Selecting the right tools is our first practical step. For our prototype distributed file storage system, we need a programming language that balances performance with development efficiency. Go (Golang) is an excellent choice because it was designed with concurrency and networking in mind – both crucial for distributed systems. Its goroutines make handling multiple client connections simultaneously much easier than traditional threading models. Python is another strong contender, especially if rapid prototyping is the priority, thanks to its rich ecosystem of libraries. Whichever language you choose, you'll need libraries for networking (like Go's net package or Python's socket library) and serialization (Protocol Buffers, JSON, or Go's gob). These will enable our nodes to communicate efficiently. We'll also need hashing libraries for creating file checksums and possibly a lightweight database for metadata storage. Remember, we're building a learning prototype, not production software, so we can focus on clarity over optimization.

Designing the Node: Coding the basic functions

At the heart of our system are the storage nodes – the individual servers that will actually store pieces of our files. Each node in our distributed file storage prototype needs to perform several key functions. First, it must be able to receive and store file shards (small pieces of larger files) sent by clients or other nodes. Second, it needs to retrieve and serve these shards when requested. Third, it should report its status and available capacity to the coordinator. Let's think about the data structure: we might use a simple key-value store where the key is a file shard ID and the value is the actual shard data. The node also needs network connectivity – a way to listen for incoming requests on a specific port. We'll implement handlers for basic operations like PUT (store a shard), GET (retrieve a shard), and DELETE (remove a shard). Error handling is crucial here too – what happens if the disk is full? Or if a requested shard doesn't exist? These considerations make our prototype more realistic.

Creating the Coordinator: Building a simple master node

While storage nodes handle the actual data, the coordinator acts as the brain of our distributed file storage system.
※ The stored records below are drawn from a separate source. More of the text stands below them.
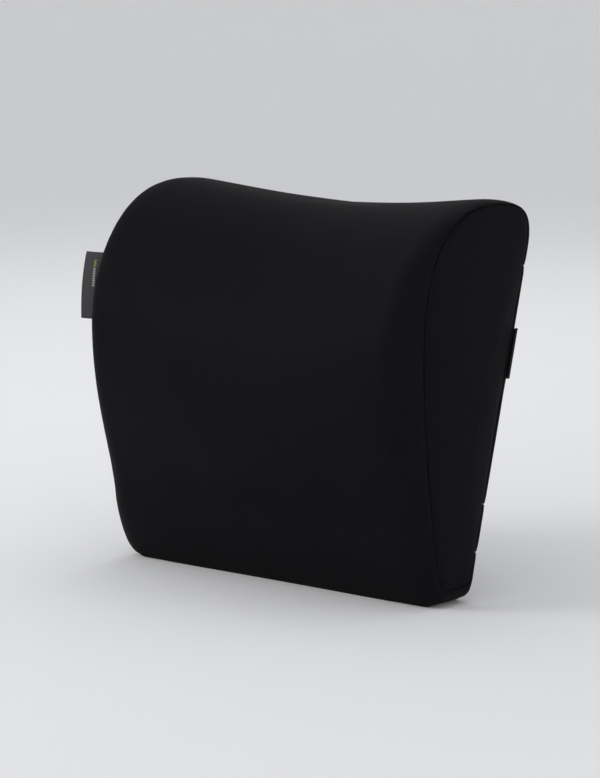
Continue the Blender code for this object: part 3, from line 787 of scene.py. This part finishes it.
# Nylon monofilament: black, smooth, with a soft gloss. One loop every 1.5 mm, the two rows half a step
# apart so that they lock.
nylon_finish, tree, shader = new_material("nylon_coil", Roughness=0.38, Specular_IOR_Level=0.45)
where = add_node(tree, "ShaderNodeTexCoord").outputs["Object"]
drawn = add_node(tree, "ShaderNodeTexNoise", {"Vector": where, "Scale": 350.0, "Detail": 2.0})
tone = add_node(tree, "ShaderNodeMixRGB", {
    "Fac": drawn.outputs[0], "Color1": from_hex("#161618"), "Color2": from_hex("#232326")})
tree.links.new(tone.outputs["Color"], shader.inputs["Base Color"])
loop_unit = unit_shape("coil_loop", bead(0.0011, 0.0030, 0.0016))
LOOP_PITCH, COIL_HALF_LENGTH, FIRST_LOOP_X, COIL_SIDE, COIL_H = 0.0015, 0.1165, -0.1163, 0.0011, -0.0014
loop_count = int(2 * COIL_HALF_LENGTH / LOOP_PITCH)
for name, side, start in (("upper", -1, 0.0), ("lower", 1, LOOP_PITCH / 2)):
    coil = repeated("zip_coil_" + name + "_loops", loop_unit, nylon_finish, "cushion",
                    [(loop_count, LOOP_PITCH, FIRST_LOOP_X + start, side * COIL_SIDE, COIL_H)], zip_frame)
    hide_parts("zip_coil_" + name)

# Lockstitch in black polyester, twice along each fold of the slit: a stitch every 2.7 mm.
STITCH_PITCH, STITCHED_LENGTH, FIRST_STITCH_X, STITCH_H = 0.0027, 0.236, -0.118, 0.0001
stitch_unit = unit_shape("stitch", bead(0.0023, 0.0005, 0.0005, 6))
stitch_count = int(STITCHED_LENGTH / STITCH_PITCH)
repeated("zip_stitches", stitch_unit, stitch_finish, "cushion",
         [(stitch_count, STITCH_PITCH, FIRST_STITCH_X, side * offset, STITCH_H)
          for side in (-1, 1) for offset in (0.0082, 0.0104)], zip_frame)

# Zinc, cast and enamelled black: smooth, a little glossy, thinner and duller where it is handled.
enamel_finish, tree, shader = new_material("enamelled_zinc", Coat_Weight=0.3, Coat_Roughness=0.2)
where = add_node(tree, "ShaderNodeTexCoord").outputs["Object"]
worn = add_node(tree, "ShaderNodeTexNoise", {"Vector": where, "Scale": 260.0, "Detail": 5.0})
tone = add_node(tree, "ShaderNodeMixRGB", {
    "Fac": worn.outputs[0], "Color1": from_hex("#1b1b1e"), "Color2": from_hex("#2a2a2e")})
rough = add_node(tree, "ShaderNodeMapRange", {0: worn.outputs[0], 3: 0.28, 4: 0.5})
tree.links.new(tone.outputs["Color"], shader.inputs["Base Color"])
tree.links.new(rough.outputs[0], shader.inputs["Roughness"])
for node in ("zip_slider", "zip_pull", "zip_stop_left", "zip_stop_right"):
    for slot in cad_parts[node].material_slots:
        slot.material = enamel_finish


# The strap ----------------------------------------------------------------------------------------------
# One elastic webbing, 38 mm wide, sewn into both end seams. On the left it runs through an adjuster and
# round the socket's bar and back to the adjuster; on the right it is turned round the plug's bar.

STRAP_S = 0.186                           # the strap's middle, up the back
STRAP_WIDTH, STRAP_THICK, CORDS, CORD_HEIGHT = 0.038, 0.0014, 20, 0.00012
STRAP_H, TAIL_H, OVER_BAR_H = 0.0012, 0.0029, 0.0044   # heights of the layers off the back
BAR_RADIUS, BUCKLE_H, CLEAR = 0.0016, 0.0048, 0.0003
SOCKET_BAR_X, PLUG_BAR_X, ADJUSTER_X = 0.0115, 0.0665, -0.060
ROUTE_STEP = 0.0012
strap_frame = back_frame @ Matrix.Translation((0, -STRAP_S, 0))


def strap_end(side):
    """The route round the cushion's edge to its end seam, as (x, height) points towards one side."""
    route = []
    for turn, lift in zip(np.radians([0, 22, 42, 60, 76]), (0.0009, 0.0007, 0.0006, 0.0005, 0.0003)):
        run = Vector((ROUND_DEPTH * sin(turn), ROUND_REACH * cos(turn))).normalized() * lift
        x = EDGE_X - ROUND_REACH * (1 - sin(turn)) + run.x
        route.append((side * x, run.y - ROUND_DEPTH * (1 - cos(turn))))
    return route


def loop_round(bar_x, side):
    """The turn round a bar, from the strap's underside to its top, on the bar's given side."""
    radius = BAR_RADIUS + CLEAR + STRAP_THICK / 2
    return [(bar_x + side * radius * cos(t), BUCKLE_H + radius * sin(t))
            for t in np.radians([-90, -60, -30, 0, 30, 60, 90])]


def smooth_route(route):
    """Even points on a Catmull-Rom curve through a route."""
    grid = np.array([[(x, 0.0, h)] for x, h in route])
    line = finer(grid, 8)[:, 0]
    travel = np.concatenate([[0], np.cumsum(np.linalg.norm(np.diff(line, axis=0), axis=1))])
    even = np.linspace(0, travel[-1], max(8, int(travel[-1] / ROUTE_STEP)))
    return np.stack([np.interp(even, travel, line[:, axis]) for axis in range(3)], axis=1)


def webbing(name, route):
    """A woven strap along a route: twenty cords across it, a little thicker at both edges."""
    line = smooth_route(route)
    ahead = np.gradient(line, axis=0)
    lift = np.stack([-ahead[:, 2], np.zeros(len(line)), ahead[:, 0]], axis=1)
    lift /= np.linalg.norm(lift, axis=1, keepdims=True)
    across = np.linspace(-1, 1, 101)
    ribs = CORD_HEIGHT * np.abs(np.sin(CORDS * pi * (across + 1) / 2))
    ribs = ribs + CORD_HEIGHT * (np.abs(across) > 0.95)
    form_points = []
    for face in (1, -1):
        thick = (STRAP_THICK / 2 - CORD_HEIGHT) + ribs
        thick = thick * np.sqrt(np.clip(1 - np.clip((np.abs(across) - 0.97) / 0.03, 0, 1) ** 2, 0.05, 1))
        sheet = line[:, None, :] + face * lift[:, None, :] * thick[None, :, None]
        sheet[..., 1] = across[None, :] * STRAP_WIDTH / 2
        form_points.append(sheet)
    loop = np.concatenate([form_points[0], form_points[1][:, ::-1]], axis=1)
    lines, rows = loop.shape[:2]
    faces = grid_faces(lines, rows, True)
    half = rows // 2
    faces += [(i, i + 1, rows - 2 - i, rows - 1 - i) for i in range(half - 1)]
    last = (lines - 1) * rows
    faces += [(last + i + 1, last + i, last + rows - 1 - i, last + rows - 2 - i) for i in range(half - 1)]
    mesh = bpy.data.meshes.new(name)
    mesh.from_pydata(loop.reshape(-1, 3).tolist(), [], faces)
    lengths = np.broadcast_to(np.linspace(0, lines * ROUTE_STEP, lines)[:, None], loop.shape[:2])
    lay_map(mesh, np.stack([loop[..., 1], lengths], axis=2).reshape(-1, 2))
    form = bmesh.new()
    form.from_mesh(mesh)
    bmesh.ops.recalc_face_normals(form, faces=form.faces)
    form.to_mesh(mesh)
    form.free()
    mesh.transform(strap_frame)
    mesh.shade_smooth()
    return mesh


# Polyester and rubber webbing: black, matt, with lengthwise cords and a short weft. Real threads are
# 0.4 mm; drawn at 1.2 mm.
strap_finish = woven("elastic_webbing", "#1a1a1c", "#0f0f11", 0.0012, 0.8, Sheen_Weight=0.06)
crossing = [(-0.0140, STRAP_H), (-0.0080, STRAP_H), (-0.0022, OVER_BAR_H), (0.0022, OVER_BAR_H),
            (0.0080, STRAP_H), (0.0140, STRAP_H)]
left_route = strap_end(-1)[::-1] + [(-0.12, STRAP_H), (-0.09, STRAP_H)]
left_route += [(ADJUSTER_X + x, h) for x, h in crossing[:3]] + [(ADJUSTER_X, OVER_BAR_H)]
middle_route = [(ADJUSTER_X, OVER_BAR_H)] + [(ADJUSTER_X + x, h) for x, h in crossing[3:]]
middle_route += [(-0.03, STRAP_H), (-0.012, STRAP_H), (0.002, 0.0019)] + loop_round(SOCKET_BAR_X, 1)
middle_route += [(0.004, 0.0066), (-0.008, 0.0038), (-0.018, TAIL_H), (-0.032, TAIL_H),
                 (ADJUSTER_X + 0.0125, TAIL_H)]
right_route = strap_end(1)[::-1] + [(0.120, STRAP_H), (0.090, STRAP_H), (0.076, 0.0019)]
right_route += loop_round(PLUG_BAR_X, -1)
right_route += [(0.074, 0.0066), (0.083, 0.0038), (0.090, TAIL_H), (0.102, TAIL_H)]
for name, route, bodies, start, end, node in (
        ("strap_to_adjuster", left_route, ("cushion", "adjuster"), -0.140, -0.076, "strap_left"),
        ("strap_to_socket", middle_route, ("adjuster", "cushion"), -0.047, -0.004, "strap_left"),
        ("strap_to_plug", right_route, ("cushion", "plug"), 0.150, 0.106, "strap_right")):
    made = new_piece(name, webbing(name, route), strap_finish, None)
    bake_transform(made)
    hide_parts(node)

# Four rows of lockstitch hold the end that is folded round the plug's bar: black thread, every 2.5 mm.
box = [(6, 0.0025, 0.0895, side * offset, 0.0037) for side in (-1, 1) for offset in (0.0158, 0.0130)]
repeated("plug_strap_stitches", stitch_unit, stitch_finish, "plug", box, strap_frame)


# The buckle and the adjuster ------------------------------------------------------------------------------
# Injection-moulded acetal: a side-release socket and plug with two spring prongs, and a three-bar
# adjuster. Their shapes are the model's own; the moulding leaves a fine spark-eroded grain.

acetal_finish, tree, shader = new_material("moulded_acetal", Specular_IOR_Level=0.42)
where = add_node(tree, "ShaderNodeTexCoord").outputs["Object"]
grain = add_node(tree, "ShaderNodeTexNoise", {"Vector": where, "Scale": 1600.0, "Detail": 2.0})
flow = add_node(tree, "ShaderNodeTexNoise", {"Vector": where, "Scale": 70.0, "Detail": 3.0})
tone = add_node(tree, "ShaderNodeMixRGB", {
    "Fac": flow.outputs[0], "Color1": from_hex("#141416"), "Color2": from_hex("#1e1e21")})
rough = add_node(tree, "ShaderNodeMapRange", {0: flow.outputs[0], 3: 0.40, 4: 0.54})
pebble = add_node(tree, "ShaderNodeBump", {
    "Height": grain.outputs[0], "Distance": 0.00008, "Strength": 0.35})
tree.links.new(tone.outputs["Color"], shader.inputs["Base Color"])
tree.links.new(rough.outputs[0], shader.inputs["Roughness"])
tree.links.new(pebble.outputs["Normal"], shader.inputs["Normal"])
for node in ("strap_adjuster", "buckle_socket", "buckle_plug", "buckle_prong_upper", "buckle_prong_lower"):
    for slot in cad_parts[node].material_slots:
        slot.material = acetal_finish


# The studio -------------------------------------------------------------------------------------------
# A pale paper floor that sweeps up all round, a soft box to the left of the front, a weaker one to the
# right, a broad pool of light on the floor behind, and an even pale surround. The camera has a long lens
# and stands a little above the cushion.

FLOOR_REACH, FLOOR_SWEEP, WALL_TOP = 3.6, 1.2, 3.2
floor_finish, tree, shader = new_material(
    "studio_paper", Base_Color=from_hex("#f4f4f4"), Roughness=1.0, Specular_IOR_Level=0.0)
form = bmesh.new()
sweep = [(0.0, 0.0), (1.5, 0.0), (FLOOR_REACH, 0.0)]
sweep += [(FLOOR_REACH + FLOOR_SWEEP * sin(t), FLOOR_SWEEP - FLOOR_SWEEP * cos(t))
          for t in np.radians([15, 30, 45, 60, 75, 90])]
sweep += [(FLOOR_REACH + FLOOR_SWEEP, WALL_TOP)]
profile = [form.verts.new((r, 0, z)) for r, z in sweep]
edges = [form.edges.new(pair) for pair in zip(profile, profile[1:])]
bmesh.ops.spin(form, geom=profile + edges, cent=(0, 0, 0), axis=(0, 0, 1), steps=64, angle=2 * pi)
bmesh.ops.remove_doubles(form, verts=form.verts, dist=0.0001)
bmesh.ops.recalc_face_normals(form, faces=form.faces)
paper = bpy.data.meshes.new("studio_floor")
form.to_mesh(paper)
form.free()
paper.shade_smooth()
paper.materials.append(floor_finish)
floor = bpy.data.objects.new("studio_floor", paper)
bpy.context.scene.collection.objects.link(floor)

surround = bpy.data.worlds.new("studio_air")
surround.use_nodes = True
surround.node_tree.nodes["Background"].inputs["Color"].default_value = from_hex("#f6f7fa")
surround.node_tree.nodes["Background"].inputs["Strength"].default_value = 0.76
bpy.context.scene.world = surround


def soft_light(name, power, size, turn, rise, away):
    """A square soft box that faces the cushion from a turn round it and a rise above it, in degrees."""
    lamp = bpy.data.lights.new(name, "AREA")
    lamp.energy, lamp.size = power, size
    holder = bpy.data.objects.new(name, lamp)
    bpy.context.scene.collection.objects.link(holder)
    turn, rise = radians(turn), radians(rise)
    run = Vector((sin(turn) * cos(rise), -cos(turn) * cos(rise), sin(rise))) * away
    holder.location = run + Vector((0, 0, 0.15))
    holder.rotation_euler = (-run).to_track_quat("-Z", "Y").to_euler()


soft_light("key_box", 8.0, 0.7, -41, 26, 1.7)
soft_light("fill_box", 3.6, 0.7, 65, 8, 1.7)

lamp = bpy.data.lights.new("floor_pool", "SPOT")
lamp.energy, lamp.spot_size, lamp.spot_blend, lamp.shadow_soft_size = 40.0, radians(72), 1.0, 0.5
pool = bpy.data.objects.new("floor_pool", lamp)
bpy.context.scene.collection.objects.link(pool)
pool.location = (-0.85, 1.00, 2.4)

CAMERA_AWAY, AIM_ASIDE, AIM_BACK, AIM_HEIGHT = 2.469, -0.0019, 0.014, 0.1452
azimuth, elevation = radians(40.8), radians(8.575)
aim = Vector((AIM_ASIDE * cos(azimuth), AIM_ASIDE * sin(azimuth) + AIM_BACK, AIM_HEIGHT))
behind = Vector((sin(azimuth) * cos(elevation), -cos(azimuth) * cos(elevation), sin(elevation)))
lens = bpy.data.cameras.new("camera")
lens.lens, lens.sensor_width, lens.clip_end = 149.6, 36.0, 60.0
camera = bpy.data.objects.new("camera", lens)
bpy.context.scene.collection.objects.link(camera)
camera.location = aim + behind * CAMERA_AWAY
camera.rotation_mode = "QUATERNION"
camera.rotation_quaternion = (-behind).to_track_quat("-Z", "Y")
bpy.context.scene.camera = camera
bpy.context.scene.view_settings.view_transform = "Standard"
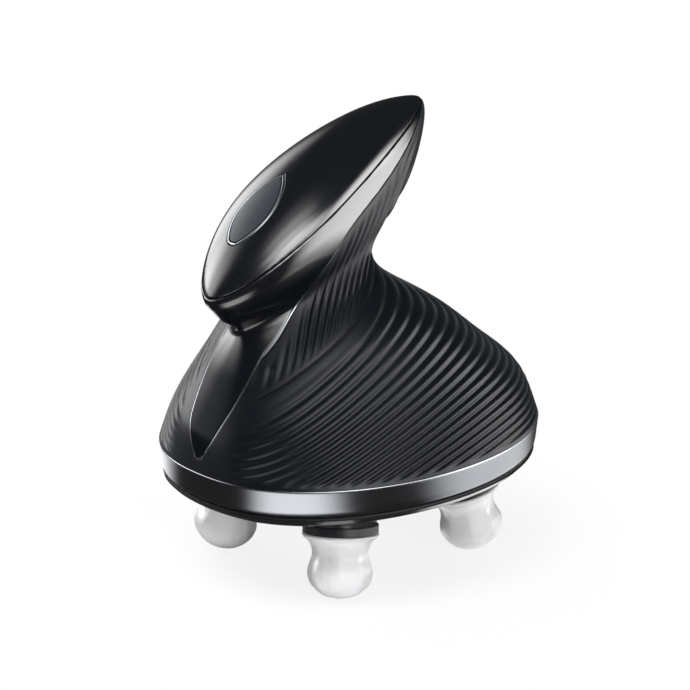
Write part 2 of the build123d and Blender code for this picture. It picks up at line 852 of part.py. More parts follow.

This component maintains the metadata – information about what files exist, how they're broken into shards, and which nodes store each shard. When a client wants to upload a file, it first contacts the coordinator to learn which nodes are available for storage. The coordinator makes decisions about shard placement, potentially considering factors like node capacity and network proximity. It keeps a registry of all active storage nodes through regular health checks. If a node goes offline, the coordinator can mark its shards as unavailable and potentially initiate replication to other nodes. For our prototype, we can implement a simple coordinator that uses round-robin shard distribution and maintains its metadata in memory (with optional persistence to disk). The coordinator exposes API endpoints for clients to query file locations and for nodes to register themselves. This central management point, while a potential single point of failure in our simple design, illustrates the important role of metadata management in distributed file storage systems.

Client Logic: Uploading and downloading files

The client application is the interface through which users interact with our distributed file storage system. Let's design a client that can both upload files to and download files from our prototype. For uploading, the client first contacts the coordinator to get a list of available storage nodes. Then, it splits the file into smaller shards – perhaps 1MB each for our prototype. Each shard gets a unique ID, typically derived from a hash of its content. The client then sends these shards to different storage nodes based on the coordinator's guidance. For downloading, the process reverses: the client asks the coordinator which nodes store the shards of the requested file, retrieves all shards from these nodes, and reassembles them into the original file. We should implement checksum verification to ensure data integrity – calculating hashes before and after transfer to confirm the file wasn't corrupted. The client should also handle partial failures gracefully; if one storage node is unavailable during download, it might retry or report which portions of the file are missing.

Testing and Reflection: Observing system behavior

Now comes the most revealing phase: testing our complete distributed file storage prototype. Start with a simple setup – one coordinator and two storage nodes running on your local machine. Upload a small text file and verify you can download it correctly. Then gradually increase complexity: try larger files, add more nodes, and simulate network issues by temporarily shutting down a node during operations. Observe how your system behaves when components fail – does it hang? Return errors gracefully? Corrupt data? These tests reveal the real challenges of distributed systems. You'll likely notice that many operations that seem simple in theory become complex in practice. For example, what happens if the coordinator crashes after telling a client where to store shards but before updating its metadata? Through this process, you gain appreciation for the sophisticated algorithms and protocols used in production distributed file storage systems. This reflection transforms your prototype from just code into genuine learning about distributed systems principles that will inform your work for years to come.